Половина шестого. Значит, я спал семь часов без перерыва. За все время, как я начал работать по ночам, такое со мной случается впервые, и я чувствую себя бодрым уже до того, как отправляюсь в ванную. Холодная вода обжигает голову и шею, и когда я вытираюсь мохнатым полотенцем, из зеркала над умывальником на меня смотрит покрасневшее худое лицо с серыми глазами и небольшим шрамом на подбородке. Эта памятка от падения с лестницы между этажами придает лицу решительный вид, которому явно противоречит выражение глаз. Из-за этого выражения я не люблю на себя смотреть. В нем есть что-то неопределенное и неуверенное, будто я каждую минуту боюсь, что упаду или что меня толкнут в спину, — и я спешу повернуться к зеркалу спиной. Волосы у меня густые и жесткие, как проволока, расчески об них ломаются, так что мне приходится довольствоваться приведением в порядок только верхнего слоя, чтобы не торчали. До того, как я пошел в армию, сестра Дима часто дергала меня за волосы и говорила, что этой щеткой можно чистить одежду и мыть полы.

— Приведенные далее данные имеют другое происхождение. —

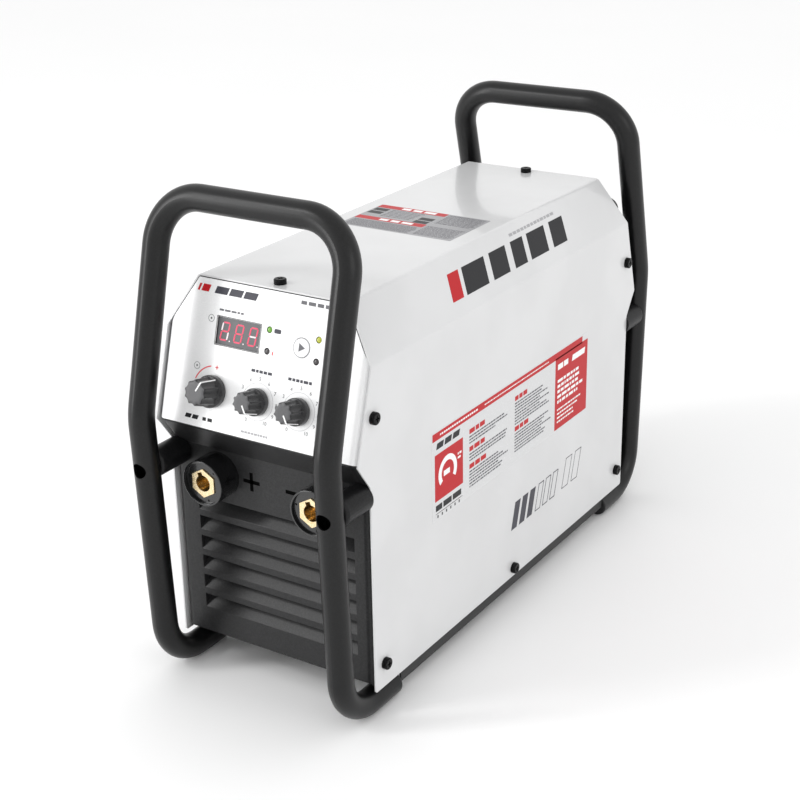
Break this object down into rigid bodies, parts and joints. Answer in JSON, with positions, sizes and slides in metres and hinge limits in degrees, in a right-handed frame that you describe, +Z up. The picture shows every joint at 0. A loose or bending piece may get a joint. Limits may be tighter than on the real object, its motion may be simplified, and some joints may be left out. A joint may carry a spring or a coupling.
{
  "type": "stick welding inverter",
  "caption": "Portable stick welding inverter: folded white cover between black moulded ends, sloping control console, dials, two output sockets, louvres, and tubular end hoops.",
  "frame": {"origin": "on the floor under the middle of the machine", "axes": "+Z up, +Y from the control console towards the fan, +X to the right seen from the console"},
  "size_m": [0.192, 0.5254, 0.394],
  "materials": {
    "cover_paint": "gloss powder coat, white",
    "black_moulding": "fine matt texture",
    "hoop_paint": "black powder coat, fine texture",
    "console_print": "silver printed film",
    "base_paint": "black",
    "black_screw": "black oxide",
    "zinc_steel": "bright zinc",
    "knob_plastic": "matt black",
    "gloss_black": "polished",
    "brass": "machined",
    "display_face": "smoked",
    "segment_red": "lit",
    "segment_pale": "unlit",
    "lamp_green": "clear",
    "lamp_lime": "clear",
    "lamp_dark": "clear",
    "button_white": "satin film",
    "board_green": "solder mask",
    "part_grey": "moulded",
    "seal_rubber": "matt",
    "sink_aluminium": "extruded",
    "copper": "bare copper",
    "can_black": "sleeved",
    "core_steel": "ferrite and steel",
    "tray_steel": "galvanised"
  },
  "bodies": {
    "housing": {"cover": "cover_paint", "cover_screws": "black_screw", "base_pan": "base_paint", "front_hoop": "hoop_paint", "rear_hoop": "hoop_paint", "hoop_caps": "black_moulding", "spacers": "gloss_black", "hoop_bolts": "black_screw", "hoop_nuts": "zinc_steel", "foot_bolts": "zinc_steel", "front_bezel": "black_moulding", "rear_bezel": "black_moulding", "console_film": "console_print", "display_block": "display_face", "display_lit_bars": "segment_red", "display_dark_bars": "segment_pale", "power_lamp": "lamp_green", "mode_lamp": "lamp_lime", "alarm_lamps": "lamp_dark", "control_board": "board_green", "dial_pots": "part_grey", "pot_nuts": "zinc_steel", "button_switch": "part_grey", "positive_sleeve": "gloss_black", "negative_sleeve": "gloss_black", "positive_insert": "brass", "negative_insert": "brass", "socket_collars": "gloss_black", "socket_ring_nuts": "part_grey", "stud_nuts": "zinc_steel", "fan_frame": "black_moulding", "fan_spindle": "zinc_steel", "fan_guard": "black_screw", "fan_screws": "black_screw", "switch_body": "gloss_black", "gland_body": "part_grey", "gland_cap": "part_grey", "gland_seal": "seal_rubber", "gland_locknut": "part_grey", "inner_tray": "tray_steel", "standoffs": "part_grey", "power_board": "board_green", "heatsinks": "sink_aluminium", "power_transistors": "can_black", "capacitors": "can_black", "transformer_core": "core_steel", "transformer_coil": "copper", "choke_core": "core_steel", "choke_coil": "copper", "busbars": "copper"},
    "current_dial": {"current_knob": "knob_plastic", "current_shaft": "zinc_steel"},
    "hot_start_dial": {"hot_start_knob": "knob_plastic", "hot_start_shaft": "zinc_steel"},
    "arc_force_dial": {"arc_force_knob": "knob_plastic", "arc_force_shaft": "zinc_steel"},
    "mode_button": {"mode_button": "button_white"},
    "power_switch": {"switch_rocker": "gloss_black", "switch_pin": "zinc_steel"},
    "fan": {"fan_rotor": "part_grey"}
  },
  "joints": [
    {"name": "current_dial_turn", "type": "hinge", "parent": "housing", "child": "current_dial", "pos_m": [-0.0414, -0.21958, 0.24019], "axis": [0, -0.9595, 0.2817], "range_deg": [-121, 179]},
    {"name": "hot_start_turn", "type": "hinge", "parent": "housing", "child": "hot_start_dial", "pos_m": [-0.0003, -0.21958, 0.24019], "axis": [0, -0.9595, 0.2817], "range_deg": [0, 300]},
    {"name": "arc_force_turn", "type": "hinge", "parent": "housing", "child": "arc_force_dial", "pos_m": [0.0364, -0.21958, 0.24019], "axis": [0, -0.9595, 0.2817], "range_deg": [0, 300]},
    {"name": "mode_button_press", "type": "slide", "parent": "housing", "child": "mode_button", "axis": [0, 0.9595, -0.2817], "range_m": [0, 0.0008], "stiffness_N_per_m": 900, "springref_m": -0.0006},
    {"name": "power_switch_rock", "type": "hinge", "parent": "housing", "child": "power_switch", "pos_m": [-0.038, 0.20857, 0.27625], "axis": [1, 0, 0], "range_deg": [0, 24]},
    {"name": "fan_spin", "type": "hinge", "parent": "housing", "child": "fan", "pos_m": [0, 0.19, 0.1125], "axis": [0, 1, 0], "continuous": true}
  ]
}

Одеваю зеленую «водолазку», осматриваю брюки — складка еще видна — и отправляюсь в кухню. На столе — курица с рисом (тарелка, конечно, полна до краев), салат из ранних огурцов, апельсин. Все это надо съесть, иначе мама решит, что я болен. Сама она в потертом байковом платье стоит среди белых стен кухни и оглядывает стол — не упустила ли чего. Мама, большая и кроткая, стоит, опустив натруженные руки, я ем, а Пух нетерпеливо трется о мои ноги.
Мама присаживается к столу напротив меня. Я нагибаюсь над тарелкой, чтобы не видеть ее озабоченной улыбки. Тяжелые, натруженные от домашней работы руки и озабоченная улыбка — такой я помню ее с детства, такой она и осталась. Только волосы поседели. Не знаю, почему я всегда чувствую себя виноватым перед ней — может быть, из-за ее терпеливой любви, а может быть, потому, что мы с сестрой лишили ее надежд добиться в жизни чего-то большего. Когда-то она окончила химфак, а отец был простым слесарем. Теперь мой отец — директор большого завода, а она — домохозяйка.
— Пойдешь куда-нибудь? — спрашивает она.